* **Exercise**
Starting with the first line and ending with the line that holds "return np.array([across, float(self.face(np.array([up]))[0])", repeat the material exactly.

══ Stored data

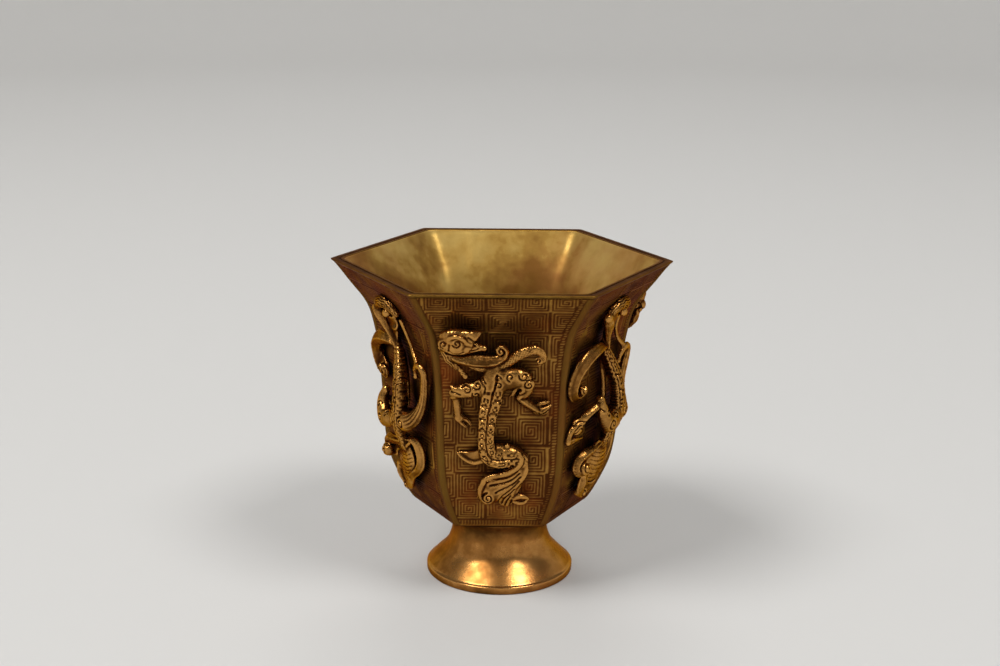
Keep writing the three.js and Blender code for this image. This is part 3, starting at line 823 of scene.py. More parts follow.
@dataclass
class Sculptor:
    """Models the limbs, knobs and carved lines of a dragon in a block of clay before the front wall."""

    profile: BowlProfile
    relief: float = 0.35
    step: float = 0.205
    sampling: float = 0.55
    margin: float = 1.0
    seat: float = 0.12
    thinnest: float = 0.15
    post_blend: float = 0.5
    away: float = 9.0
    back_repeat: float = 3.1
    spine_repeat: float = 3.9
    hatch: float = 0.72
    strand: float = 0.95
    hair: float = 0.62
    punch: tuple[float, float] = (0.85, 0.75)

    def face(self, z: Array) -> Array:
        """Distance of the wall's sunk field from the axis at heights z."""
        return self.profile.apothem(z) - self.relief

    def place(self, across: float, up: float, out: float) -> Array:
        """Point before the wall: across, distance from the axis, and height."""
        return np.array([across, float(self.face(np.array([up]))[0]) + out, up])

    def add_limb(self, clay: Clay, limb: Limb) -> None:
        """Models one limb with its chasing."""
        stations = np.array([[*self.place(u, z, w), r] for u, z, w, r in limb.stations])
        line = smooth_line(stations, self.sampling)
        centres, radii = line[:, :3], np.maximum(line[:, 3], self.thinnest)
        reach = radii.max() + self.margin
        part, _ = clay.window(centres.min(0) - reach, centres.max(0) + reach)
        shape = clay.values[part].shape
        best = np.full(shape, clay.far, np.float32)
        along, side, height = (np.zeros(shape, np.float32) for _ in range(3))
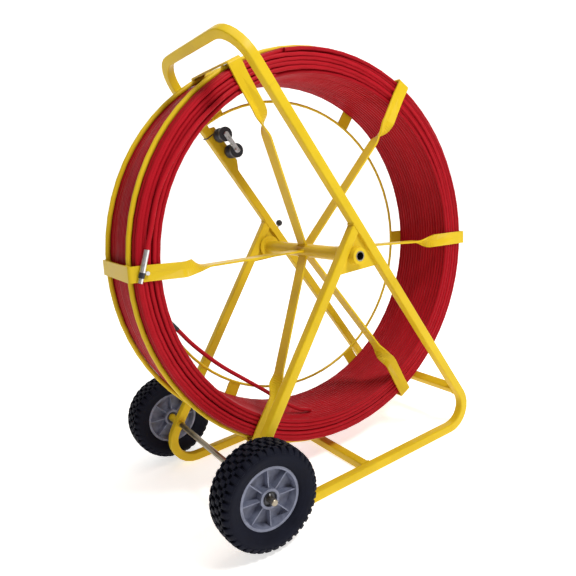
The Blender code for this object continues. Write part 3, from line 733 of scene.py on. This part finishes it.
# ------------------------------------------------------------------ black plastic and bare metal
# Bushes, rollers, knob, cap, clip and tie are black plastic. The axle and the reel's pipe are
# plain oiled steel; bolts, pins, ferrule and link plate are zinc plated.
plastic_shade = Shade("black_plastic")
matt = plastic_shade.noise(40.0, 3.0)
plastic_shade.bump(plastic_shade.noise(600.0, 2.0), 0.15, 0.0003)
black_plastic = plastic_shade.set(
    Base_Color=plastic_shade.mix(matt, (0.008, 0.009, 0.016), (0.020, 0.022, 0.034)),
    Roughness=plastic_shade.span(matt, 0.3, 0.7, 0.30, 0.45))

steel_shade = Shade("oiled_steel")
stain = steel_shade.noise(28.0, 5.0)
lay = steel_shade.node("Mapping", Vector=steel_shade.place(), Scale=(1.0, 0.04, 1.0))
lines = steel_shade.noise(1400.0, 2.0, 0.5, lay)
steel_shade.bump(lines, 0.2, 0.0002)
steel = steel_shade.set(
    Base_Color=steel_shade.mix(steel_shade.span(stain, 0.35, 0.7), (0.26, 0.22, 0.16), (0.42, 0.38, 0.31)),
    Roughness=steel_shade.span(stain, 0.3, 0.7, 0.28, 0.48), Metallic=1.0)

zinc_shade = Shade("zinc_plate")
flakes = zinc_shade.noise(120.0, 4.0)
zinc_shade.bump(flakes, 0.1, 0.0003)
zinc = zinc_shade.set(
    Base_Color=zinc_shade.mix(flakes, (0.60, 0.61, 0.64), (0.80, 0.81, 0.83)),
    Roughness=zinc_shade.span(flakes, 0.3, 0.7, 0.22, 0.38), Metallic=1.0)

brass_shade = Shade("turned_brass")
tarnish = brass_shade.noise(90.0, 4.0)
brass = brass_shade.set(
    Base_Color=brass_shade.mix(tarnish, (0.55, 0.36, 0.12), (0.78, 0.58, 0.26)),
    Roughness=brass_shade.span(tarnish, 0.3, 0.7, 0.25, 0.4), Metallic=1.0)

nylon_shade = Shade("natural_nylon")
wear = nylon_shade.noise(60.0, 3.0)
nylon = nylon_shade.set(
    Base_Color=nylon_shade.mix(wear, (0.50, 0.47, 0.40), (0.64, 0.61, 0.54)),
    Roughness=nylon_shade.span(wear, 0.3, 0.7, 0.4, 0.6))

finish_of = {"black_plastic": black_plastic, "steel": steel, "zinc": zinc, "brass": brass, "nylon": nylon}
for entry in frame["record"]["subparts"]:
    if entry["material_slot"] in finish_of:
        paint_node(finish_of[entry["material_slot"]], entry["node"])


# ------------------------------------------------------------------ end
low, high = cad_box
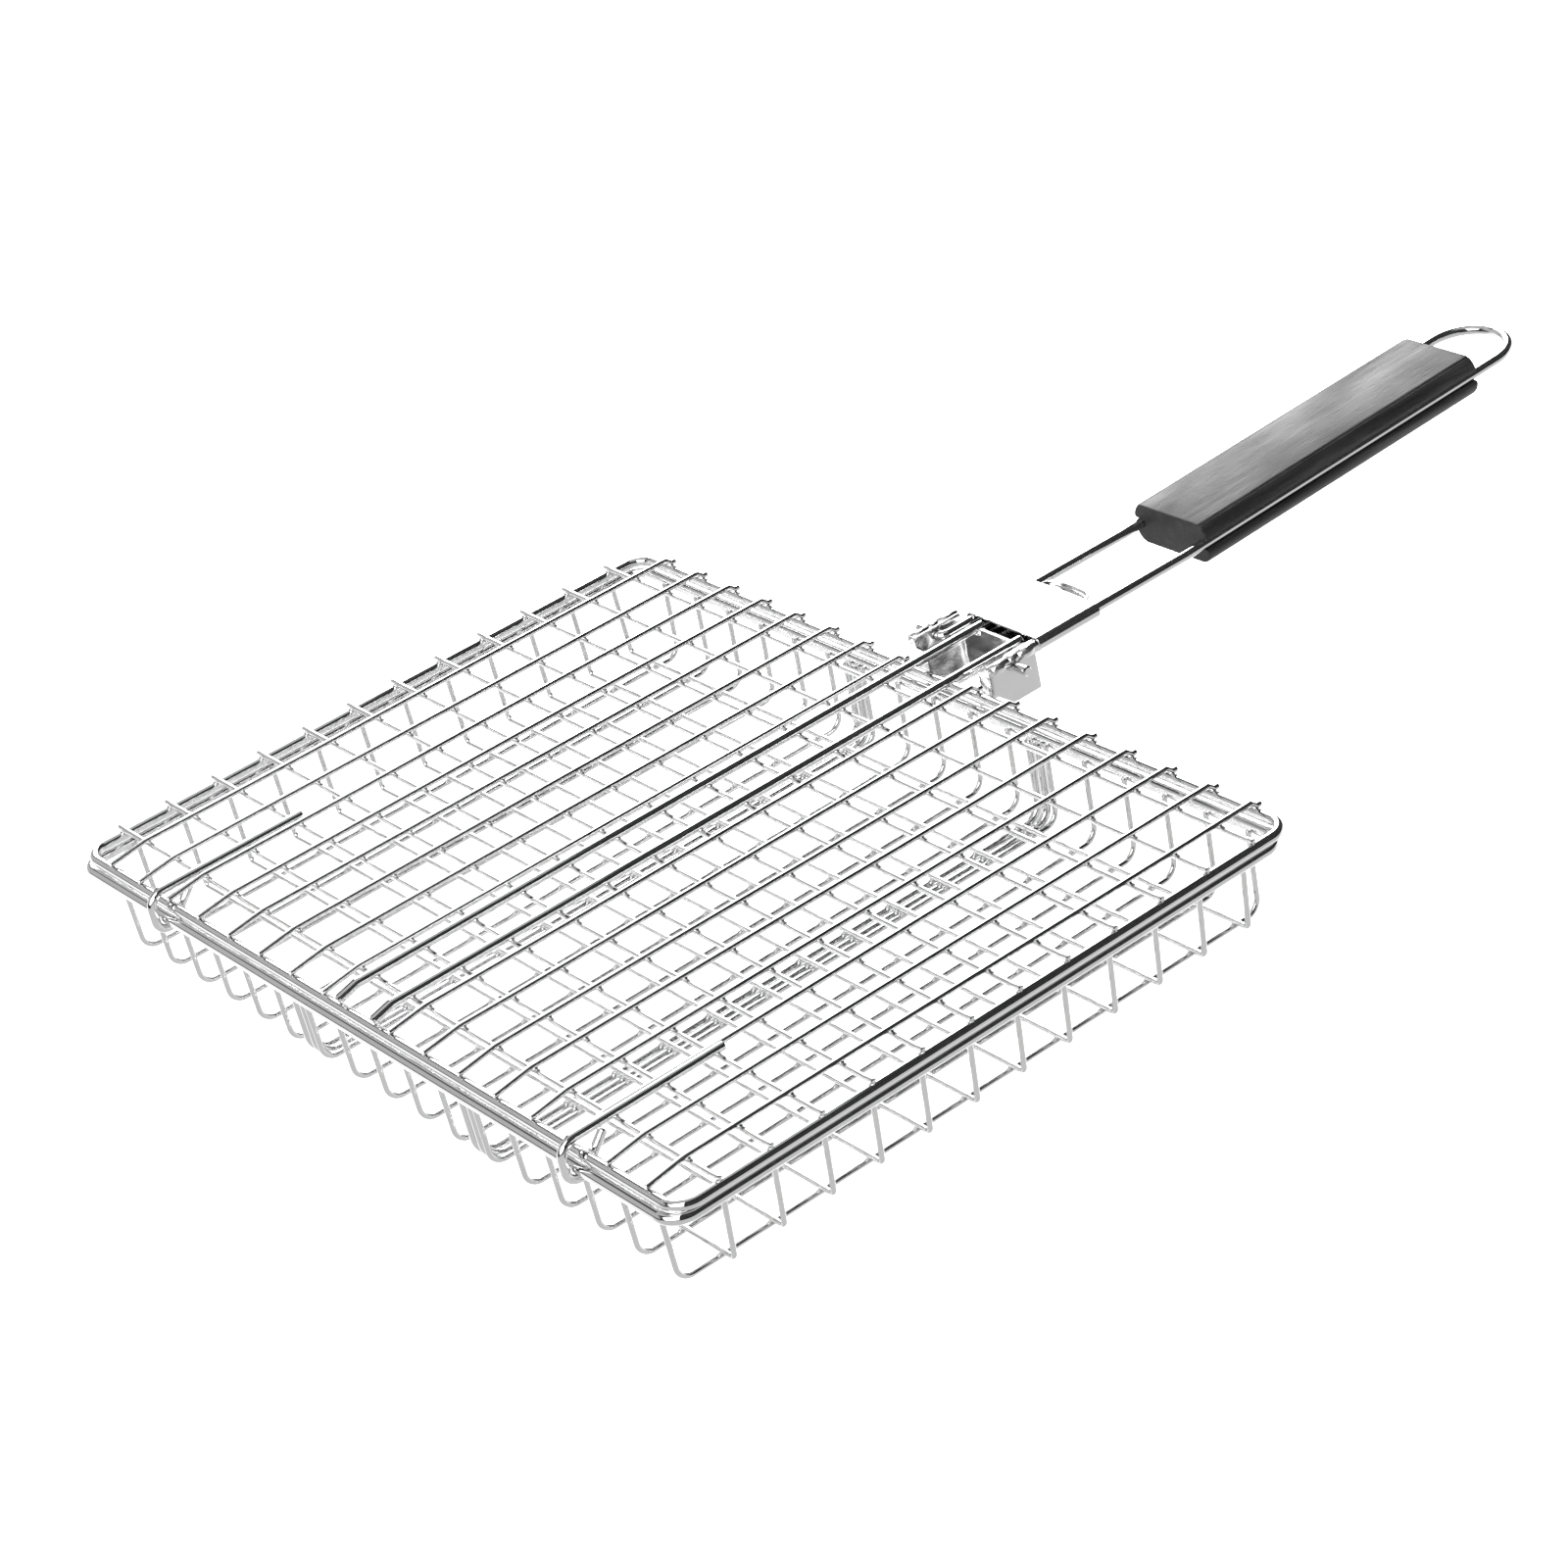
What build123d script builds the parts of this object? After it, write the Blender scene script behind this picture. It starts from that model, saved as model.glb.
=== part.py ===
"""Grill basket: a deep wire tray, a hooked-on wire lid, and a folding wire handle with a sliding lock sleeve.

Frame: X across the basket, +Y from the front hooks towards the handle, +Z up. The origin is the centre of the
wire grid, on the surface that the four support wires rest on. Millimetres.
"""
import math
import os

from build123d import *

# Driving dimensions -------------------------------------------------------------------------------------
WIRE_R = 0.95              # thin mesh wire
RIM_R = 2.0                # basket rim wire
LID_FRAME_R = 1.75         # lid frame wire
RAIL_R = 1.65              # the two heavy rails of the lid
HOOK_R = 1.5               # lid hooks
SUPPORT_R = 1.5            # support wires under the basket
HANDLE_R = 1.75            # handle wire
WELD = 0.1                 # depth to which two resistance-welded wires sink into each other

PITCH_X = 18.0             # long wires, basket and lid
LID_PITCH_Y = 18.1         # cross wires of the lid
BASKET_PITCH_Y = 17.75     # cross wires of the basket
LONG_EACH_SIDE = 8         # long wires on each side of the middle
CROSS_COUNT = 12

RING_HALF_X = 159.3        # half sizes of both rings, to the wire's centre line
RING_HALF_Y = 113.9
RING_CORNER = 7.0
BASKET_SHIFT = (-3.6, -1.6)     # ring centre of the basket from the grid's centre
LID_SHIFT = (-2.2, 0.0)         # ring centre of the lid from the grid's centre
BASKET_CROSS_SHIFT = 0.8        # middle of the basket's cross wires from the grid's centre

RIM_Z = 28.95              # rim centre above the resting surface
RING_STEP = 4.1            # lid frame centre above the rim centre
WALL_TOP = 0.6             # wall wires end this far above the rim's centre line
LEAN_Y = 1.0               # front and back walls lean in by this much at the bottom
LEAN_X = 2.4               # side walls
LONG_BEND = 5.0            # centre-line bend radii at the bottom of the walls
CROSS_BEND = 2.0
SUPPORT_BEND = 7.0
SUPPORT_X = (-43.2, -39.1, 46.8, 50.9)

LONG_DIP_START = 7.0       # a lid wire starts to bend down this far inside the frame's centre line
LONG_FRONT_END = 0.8       # ends this far outside it at the front
LONG_BACK_END = 2.0        # and this far at the back
LONG_DIP_BEND = 5.0
CROSS_TAB = 2.0            # cross wires pass the lid frame's left side by this much
CROSS_STUB = 0.8           # and its right side by this much
RAIL_X = 9.4
RAIL_DIP_START = 6.5
RAIL_DIP_END = 0.6
RAIL_DIP = 2.0

HOOK_X = 111.0
HOOK_INNER_Y = -61.0
HOOK_GAP = 0.35            # free gap between hook and rim
HOOK_TURN = 138.0          # degrees of rim that the hook goes round, from the front
HOOK_TIP = 12.0            # straight end behind the rim
HOOK_BEND = 5.0

PIVOT_Y = 128.3            # handle pivot
PIVOT_Z = 37.95
PIN_CLEARANCE = 0.08       # running clearance, on the radius
PIN_TIP_X = 27.0
HANDLE_HALF = 14.9         # half distance between the two handle wires
PIN_BEND = 2.6
RISE_START_Y = 208.0       # the handle rises behind this point
RISE_DEG = 2.2
RISE_BEND = 20.0
LOOP_START_Y = 356.0       # the hanging loop's half circle starts here

EAR_INNER_X = 17.6
EAR_T = 1.2
EAR_FRONT_Y = 119.2
EAR_BACK_Y = 138.6
EAR_TOP = 3.2              # heights from the pivot
EAR_FRONT_LOW = -6.5
EAR_LOW = -13.3
EAR_CHAMFER_Y = 7.9        # length of the chamfer at the ear's lower front corner
FLOOR_TOP = -7.9           # from the pivot
BEAD_R = 1.9               # rolled upper edge of each ear
BEAD_BORE_R = 0.8
BEAD_OUT = 1.3             # bead centre outside the ear's middle
BEAD_UP = 1.9              # and above the pivot
BEAD_GAP = 2.4             # the bead is cut away this far each side of the pin
FLANGE_WIDTH = 6.0         # inward flange at each ear's front edge
FLANGE_TOP = -0.5          # from the pivot
FLAP_TOP = -2.1            # upturned rear flap of the channel, from the pivot
FLAP_CORNER = 1.4          # open corner between the flap and each ear
TONGUE_HALF = 7.0          # the flap stands higher between the two rails
TONGUE_TOP = 0.6           # from the pivot

RAIL_REACH = 12.6          # rails end this far behind the pivot
SLEEVE_START = 13.0        # sleeve starts this far behind the pivot, so that it folds past the rails
SLEEVE_LENGTH = 26.1
SLEEVE_T = 0.67
SLEEVE_LOOSE = 0.9         # side play of the handle wires in the sleeve
TAB_HALF = 10.8            # thumb tab at the sleeve's rear edge
TAB_DEPTH = 5.8
TAB_LIP = 1.2
TAB_DROP = 2.3             # the tab slopes down by this much to its rear edge
TAB_ROOT = 0.4             # its root reaches this far into the sleeve's wall

GRIP_START_Y = 216.0
GRIP_LENGTH = 128.0
GRIP_HALF_TOP = 14.5
GRIP_HALF_WIDE = 17.5
GRIP_HALF_H = 7.2
GRIP_SHOULDER = 2.9        # height of the widest line above and below the wire
GROOVE_GAP = 0.05
GRIP_EDGE = 0.7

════

* **Solution below**
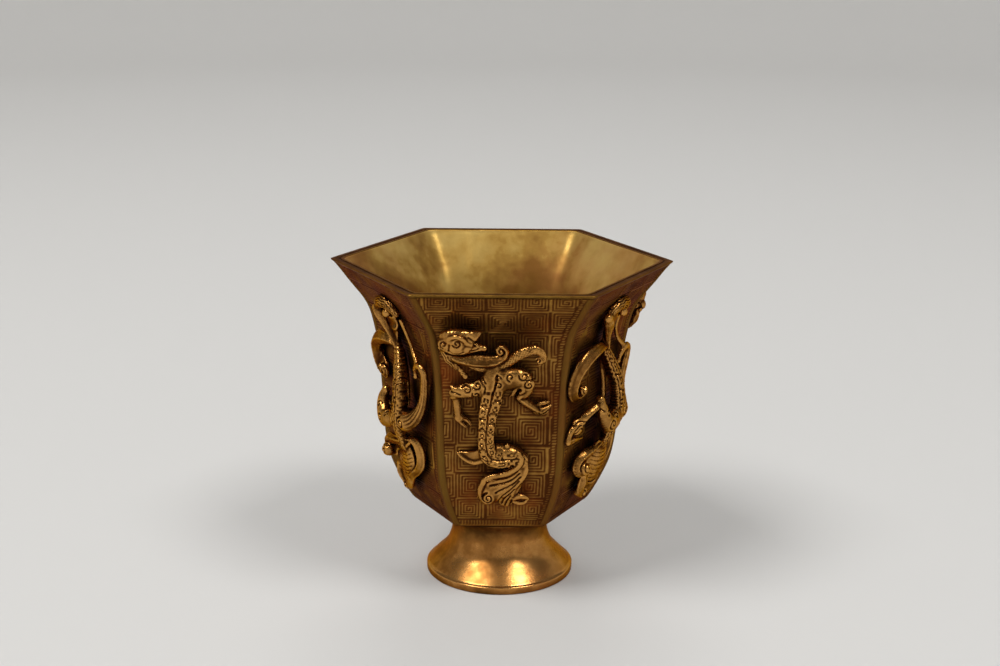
Keep writing the three.js and Blender code for this image. This is part 3, starting at line 823 of scene.py. More parts follow.
@dataclass
class Sculptor:
    """Models the limbs, knobs and carved lines of a dragon in a block of clay before the front wall."""

    profile: BowlProfile
    relief: float = 0.35
    step: float = 0.205
    sampling: float = 0.55
    margin: float = 1.0
    seat: float = 0.12
    thinnest: float = 0.15
    post_blend: float = 0.5
    away: float = 9.0
    back_repeat: float = 3.1
    spine_repeat: float = 3.9
    hatch: float = 0.72
    strand: float = 0.95
    hair: float = 0.62
    punch: tuple[float, float] = (0.85, 0.75)

    def face(self, z: Array) -> Array:
        """Distance of the wall's sunk field from the axis at heights z."""
        return self.profile.apothem(z) - self.relief

    def place(self, across: float, up: float, out: float) -> Array:
        """Point before the wall: across, distance from the axis, and height."""
        return np.array([across, float(self.face(np.array([up]))[0]) + out, up])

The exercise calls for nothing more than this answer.